● REQUIRED TASK
Beginning with the first line of the data below, reproduce every line unchanged, ending with the line that holds "self.column = 0".

● DATA TO USE
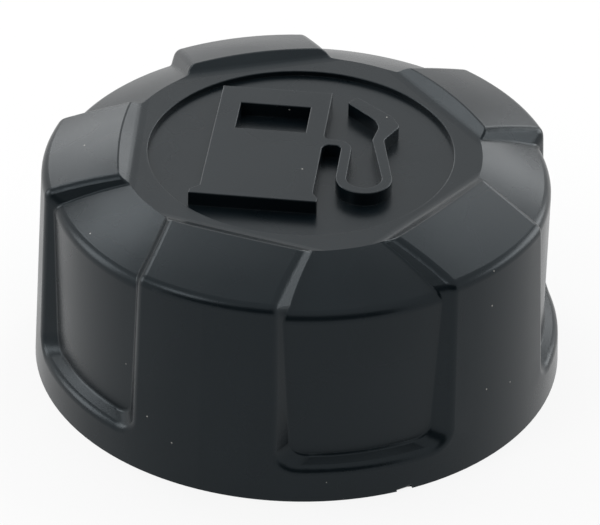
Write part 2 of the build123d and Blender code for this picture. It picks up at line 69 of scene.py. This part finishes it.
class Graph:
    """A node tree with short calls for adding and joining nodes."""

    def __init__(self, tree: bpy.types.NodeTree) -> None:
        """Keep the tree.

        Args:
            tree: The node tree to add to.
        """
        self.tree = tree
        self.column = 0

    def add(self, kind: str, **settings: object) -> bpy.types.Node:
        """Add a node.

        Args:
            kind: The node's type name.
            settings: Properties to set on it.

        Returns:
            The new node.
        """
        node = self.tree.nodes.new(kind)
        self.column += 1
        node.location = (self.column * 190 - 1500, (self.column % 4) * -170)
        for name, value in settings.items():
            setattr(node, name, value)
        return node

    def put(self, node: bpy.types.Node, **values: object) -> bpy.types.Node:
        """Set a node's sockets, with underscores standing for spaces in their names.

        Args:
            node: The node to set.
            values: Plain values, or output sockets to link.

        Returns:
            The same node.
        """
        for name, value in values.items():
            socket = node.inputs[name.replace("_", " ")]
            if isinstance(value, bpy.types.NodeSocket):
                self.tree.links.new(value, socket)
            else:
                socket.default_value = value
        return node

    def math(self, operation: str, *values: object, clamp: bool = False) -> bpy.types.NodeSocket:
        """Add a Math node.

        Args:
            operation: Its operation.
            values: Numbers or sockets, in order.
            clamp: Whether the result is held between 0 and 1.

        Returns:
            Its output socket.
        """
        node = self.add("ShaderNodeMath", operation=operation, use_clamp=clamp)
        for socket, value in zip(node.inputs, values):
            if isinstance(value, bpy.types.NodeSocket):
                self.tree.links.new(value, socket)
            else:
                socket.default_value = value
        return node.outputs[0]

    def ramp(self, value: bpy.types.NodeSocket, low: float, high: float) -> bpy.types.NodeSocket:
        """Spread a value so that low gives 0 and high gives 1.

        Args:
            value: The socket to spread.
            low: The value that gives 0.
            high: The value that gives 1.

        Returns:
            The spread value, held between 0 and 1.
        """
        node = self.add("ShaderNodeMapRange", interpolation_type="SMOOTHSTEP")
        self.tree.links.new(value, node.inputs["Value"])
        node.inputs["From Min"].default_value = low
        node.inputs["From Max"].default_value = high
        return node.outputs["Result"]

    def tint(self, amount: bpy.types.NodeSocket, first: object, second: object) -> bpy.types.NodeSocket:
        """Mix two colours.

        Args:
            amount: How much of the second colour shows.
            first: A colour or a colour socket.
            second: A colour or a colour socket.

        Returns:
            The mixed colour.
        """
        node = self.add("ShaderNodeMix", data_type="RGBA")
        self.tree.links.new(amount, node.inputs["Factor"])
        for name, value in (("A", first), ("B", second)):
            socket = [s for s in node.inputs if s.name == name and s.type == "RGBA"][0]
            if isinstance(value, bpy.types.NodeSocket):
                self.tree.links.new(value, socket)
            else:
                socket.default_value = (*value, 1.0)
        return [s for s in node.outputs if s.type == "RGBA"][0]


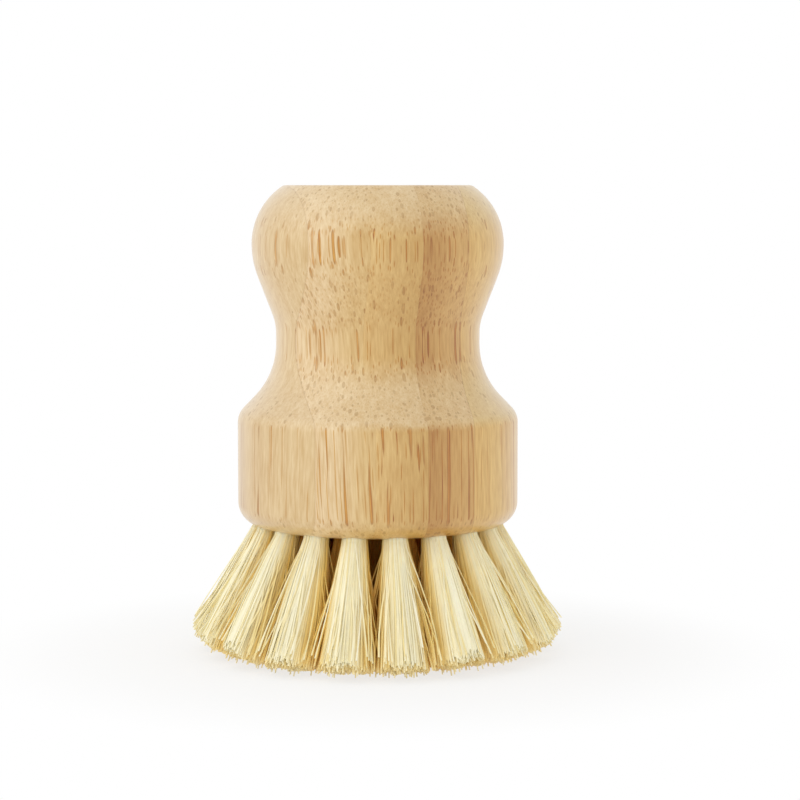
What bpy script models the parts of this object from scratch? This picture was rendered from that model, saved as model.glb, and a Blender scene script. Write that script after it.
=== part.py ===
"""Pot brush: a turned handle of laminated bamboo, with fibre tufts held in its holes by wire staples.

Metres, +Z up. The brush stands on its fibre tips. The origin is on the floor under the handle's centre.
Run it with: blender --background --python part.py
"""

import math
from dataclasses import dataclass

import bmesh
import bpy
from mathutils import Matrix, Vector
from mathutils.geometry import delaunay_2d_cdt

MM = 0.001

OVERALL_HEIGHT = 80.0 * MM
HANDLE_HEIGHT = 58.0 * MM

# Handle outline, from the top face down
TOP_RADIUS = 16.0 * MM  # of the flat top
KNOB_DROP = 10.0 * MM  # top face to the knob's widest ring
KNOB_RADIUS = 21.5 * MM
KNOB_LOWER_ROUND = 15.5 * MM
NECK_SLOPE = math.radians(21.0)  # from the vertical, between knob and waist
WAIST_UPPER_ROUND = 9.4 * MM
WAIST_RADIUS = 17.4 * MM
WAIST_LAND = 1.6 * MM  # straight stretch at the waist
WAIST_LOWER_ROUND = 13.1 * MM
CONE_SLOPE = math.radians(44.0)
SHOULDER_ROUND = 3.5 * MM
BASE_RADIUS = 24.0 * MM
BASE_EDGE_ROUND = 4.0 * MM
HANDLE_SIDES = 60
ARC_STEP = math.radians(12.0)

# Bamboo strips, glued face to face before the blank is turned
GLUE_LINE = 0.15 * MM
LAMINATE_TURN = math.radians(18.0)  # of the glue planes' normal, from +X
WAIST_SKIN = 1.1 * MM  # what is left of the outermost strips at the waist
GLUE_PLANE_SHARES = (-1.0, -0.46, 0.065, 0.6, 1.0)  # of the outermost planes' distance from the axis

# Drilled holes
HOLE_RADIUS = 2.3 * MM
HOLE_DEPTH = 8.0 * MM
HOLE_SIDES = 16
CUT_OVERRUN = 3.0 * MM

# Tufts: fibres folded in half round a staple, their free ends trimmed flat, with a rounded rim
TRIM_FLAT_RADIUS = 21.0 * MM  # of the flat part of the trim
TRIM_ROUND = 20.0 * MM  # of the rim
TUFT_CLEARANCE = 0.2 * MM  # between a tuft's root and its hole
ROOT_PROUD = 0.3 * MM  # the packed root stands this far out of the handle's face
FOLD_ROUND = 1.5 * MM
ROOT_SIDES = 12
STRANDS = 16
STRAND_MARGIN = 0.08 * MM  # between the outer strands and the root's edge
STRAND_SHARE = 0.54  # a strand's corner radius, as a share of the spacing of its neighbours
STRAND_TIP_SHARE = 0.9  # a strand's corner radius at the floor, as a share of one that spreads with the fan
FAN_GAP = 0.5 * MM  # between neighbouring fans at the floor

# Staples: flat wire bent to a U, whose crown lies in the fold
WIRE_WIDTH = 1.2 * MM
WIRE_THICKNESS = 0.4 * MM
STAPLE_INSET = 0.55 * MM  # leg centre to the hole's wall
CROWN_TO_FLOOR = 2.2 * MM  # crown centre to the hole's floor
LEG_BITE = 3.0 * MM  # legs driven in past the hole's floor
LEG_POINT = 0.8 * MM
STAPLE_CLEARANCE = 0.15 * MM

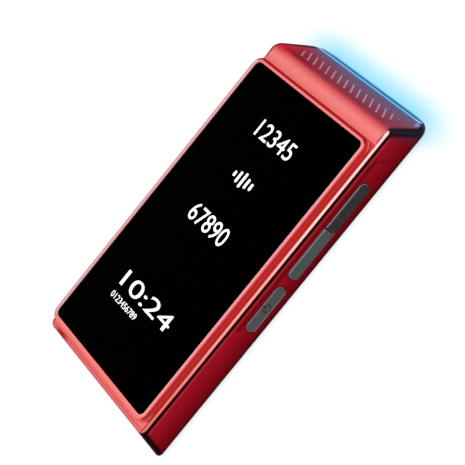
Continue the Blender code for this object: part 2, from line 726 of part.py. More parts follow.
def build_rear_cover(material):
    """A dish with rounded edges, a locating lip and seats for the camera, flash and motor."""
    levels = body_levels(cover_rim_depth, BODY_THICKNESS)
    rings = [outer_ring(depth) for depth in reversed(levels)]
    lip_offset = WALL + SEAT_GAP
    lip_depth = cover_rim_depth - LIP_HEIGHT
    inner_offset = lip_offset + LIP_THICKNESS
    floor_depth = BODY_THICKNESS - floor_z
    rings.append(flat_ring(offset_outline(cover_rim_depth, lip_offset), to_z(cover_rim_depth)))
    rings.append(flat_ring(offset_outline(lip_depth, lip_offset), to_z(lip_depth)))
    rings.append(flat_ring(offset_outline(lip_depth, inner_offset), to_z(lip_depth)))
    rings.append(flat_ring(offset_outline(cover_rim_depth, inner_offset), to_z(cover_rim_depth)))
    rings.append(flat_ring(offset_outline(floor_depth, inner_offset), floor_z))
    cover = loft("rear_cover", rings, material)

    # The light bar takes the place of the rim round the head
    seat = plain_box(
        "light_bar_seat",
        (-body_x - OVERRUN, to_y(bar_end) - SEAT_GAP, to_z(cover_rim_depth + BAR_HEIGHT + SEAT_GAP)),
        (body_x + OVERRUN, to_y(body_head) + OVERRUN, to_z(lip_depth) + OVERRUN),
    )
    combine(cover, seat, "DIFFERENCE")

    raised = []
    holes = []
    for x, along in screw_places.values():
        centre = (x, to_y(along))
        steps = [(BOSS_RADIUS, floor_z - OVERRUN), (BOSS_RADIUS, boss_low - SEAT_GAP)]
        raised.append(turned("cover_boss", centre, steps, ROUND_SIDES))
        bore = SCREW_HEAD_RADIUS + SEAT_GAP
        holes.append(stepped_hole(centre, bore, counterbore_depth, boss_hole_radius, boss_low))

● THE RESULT
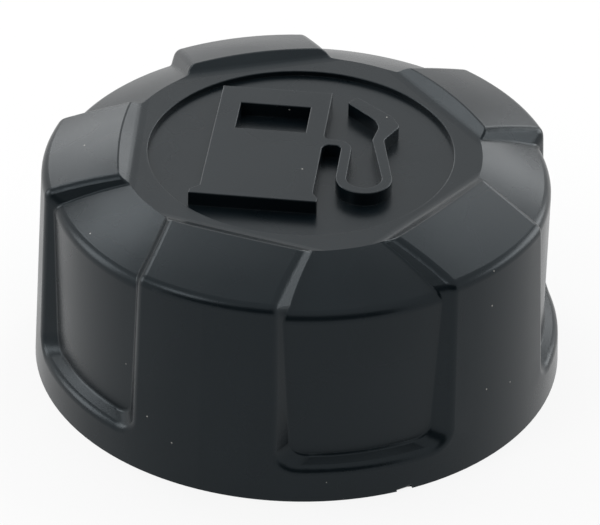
Write part 2 of the build123d and Blender code for this picture. It picks up at line 69 of scene.py. This part finishes it.
class Graph:
    """A node tree with short calls for adding and joining nodes."""

    def __init__(self, tree: bpy.types.NodeTree) -> None:
        """Keep the tree.

        Args:
            tree: The node tree to add to.
        """
        self.tree = tree
        self.column = 0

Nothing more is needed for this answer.